**Given exercise**
Repeat verbatim only the lines from the opening of the material below through the one that contains "and worn smooth.".

**Data segment**
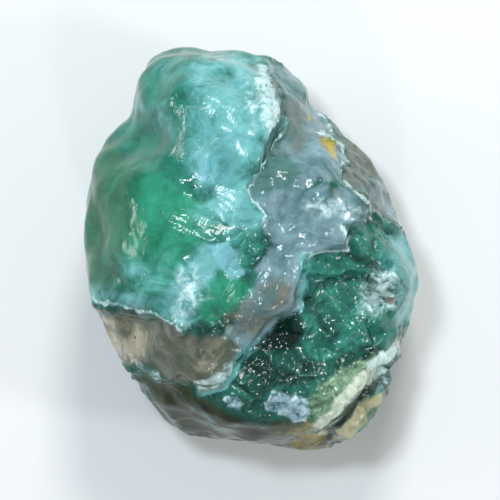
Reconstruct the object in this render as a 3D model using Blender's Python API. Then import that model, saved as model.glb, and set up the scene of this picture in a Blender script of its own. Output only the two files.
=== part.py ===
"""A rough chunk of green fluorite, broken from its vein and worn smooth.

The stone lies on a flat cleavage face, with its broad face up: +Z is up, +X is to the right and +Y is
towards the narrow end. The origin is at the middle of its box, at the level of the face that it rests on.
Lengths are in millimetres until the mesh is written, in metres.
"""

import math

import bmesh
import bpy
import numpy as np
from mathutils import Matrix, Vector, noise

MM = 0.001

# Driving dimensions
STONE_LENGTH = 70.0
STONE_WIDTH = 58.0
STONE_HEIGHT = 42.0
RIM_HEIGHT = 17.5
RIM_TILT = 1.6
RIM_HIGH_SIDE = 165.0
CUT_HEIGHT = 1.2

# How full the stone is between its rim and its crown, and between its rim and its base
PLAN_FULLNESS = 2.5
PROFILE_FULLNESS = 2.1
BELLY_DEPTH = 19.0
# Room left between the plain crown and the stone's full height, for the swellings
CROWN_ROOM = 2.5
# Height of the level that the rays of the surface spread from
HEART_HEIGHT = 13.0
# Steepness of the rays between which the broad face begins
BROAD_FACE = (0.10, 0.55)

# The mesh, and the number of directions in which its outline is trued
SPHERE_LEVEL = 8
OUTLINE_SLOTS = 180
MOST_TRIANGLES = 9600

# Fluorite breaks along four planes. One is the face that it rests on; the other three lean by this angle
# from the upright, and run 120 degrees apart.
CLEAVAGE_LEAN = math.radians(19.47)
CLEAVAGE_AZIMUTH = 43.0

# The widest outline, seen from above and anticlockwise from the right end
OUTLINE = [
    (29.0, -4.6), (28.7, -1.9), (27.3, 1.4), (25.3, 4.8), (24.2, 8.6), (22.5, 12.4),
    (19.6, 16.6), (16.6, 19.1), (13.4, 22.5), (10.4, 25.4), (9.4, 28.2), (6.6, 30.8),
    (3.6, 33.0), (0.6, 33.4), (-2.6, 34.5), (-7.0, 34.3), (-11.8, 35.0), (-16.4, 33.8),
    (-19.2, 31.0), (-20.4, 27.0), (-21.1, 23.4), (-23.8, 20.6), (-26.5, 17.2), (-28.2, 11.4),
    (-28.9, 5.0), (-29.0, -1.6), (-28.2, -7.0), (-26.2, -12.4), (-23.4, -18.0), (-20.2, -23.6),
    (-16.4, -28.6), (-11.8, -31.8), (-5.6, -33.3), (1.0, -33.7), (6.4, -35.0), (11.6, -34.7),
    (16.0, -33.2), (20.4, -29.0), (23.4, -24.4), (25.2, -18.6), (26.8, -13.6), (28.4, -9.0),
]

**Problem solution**
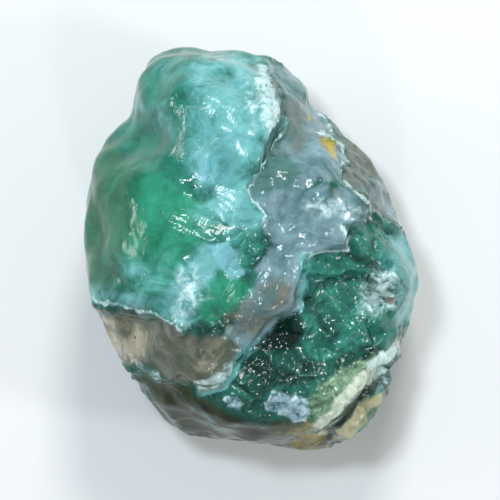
Reconstruct the object in this render as a 3D model using Blender's Python API. Then import that model, saved as model.glb, and set up the scene of this picture in a Blender script of its own. Output only the two files.
=== part.py ===
"""A rough chunk of green fluorite, broken from its vein and worn smooth.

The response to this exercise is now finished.